The Diário Digital online news service has closed down after 17 years “due to a lack of financial viability.”
Pedro Curvelo, the last acting director, announced the end of the 'online only' service which was launched in July, 1999 and struggled through the recession losing money as it went.
The shareholders finally called a halt to the losses in December and closed down the business. Troubles started back in 2001 with staff cuts leaving only 20 people on the payroll.
The 2008 financial crisis and the contraction of the advertising market, Diário Digital’s main source of revenue, further shrunk the newsroom numbers.

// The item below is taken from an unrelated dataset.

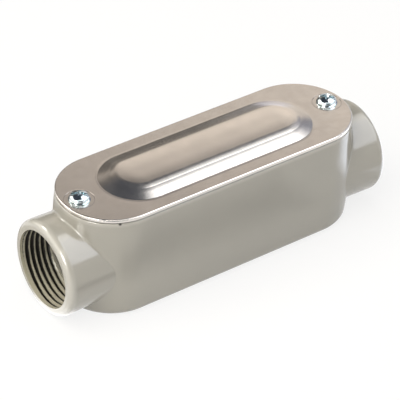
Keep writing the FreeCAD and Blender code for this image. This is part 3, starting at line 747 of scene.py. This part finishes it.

Pedro Curvelo said, "We were quite affected as we did not have the cushion that other traditional media groups had. The newsroom numbers started to shrink, but there were no dismissals, the journalists just started to leave.”
At the end there were only seven journalists left and the digital news service, the first online only offering in Portugal, faced strong online competition for revenue: "What has been agreed is that compensation will be paid according to the law,” said Curvelo who confirmed that there were no wage arrears.
Pedro Curvelo, who joined in 2000, commented: "It was a very rewarding experience, especially in the times when the project was more solid. I have been lucky to work with very competent people."
The market for online news is growing with many free services upsetting those with pay walls - and both models eating away at newspaper sales.
Sufficient advertising revenue is hard to come by to support of a fully staffed online news service and traditional newspaper sales are declining, adding further financial pressure to media providers.
The growth market is for free online news services but these often are chasing the same advertisers, forcing revenue lower and lower.
The niche occupied by the algarvedailynews, that of a community-based free daily news service in English covering the Algarve region, relies on close-to-zero overheads and on specific regional advertisers keen to access an expatriate audience, as well as English speaking locals.
Diário Digital, has struggled for years and, as it was not part of a larger and supportive media group, it is only a surprise that it lasted so long.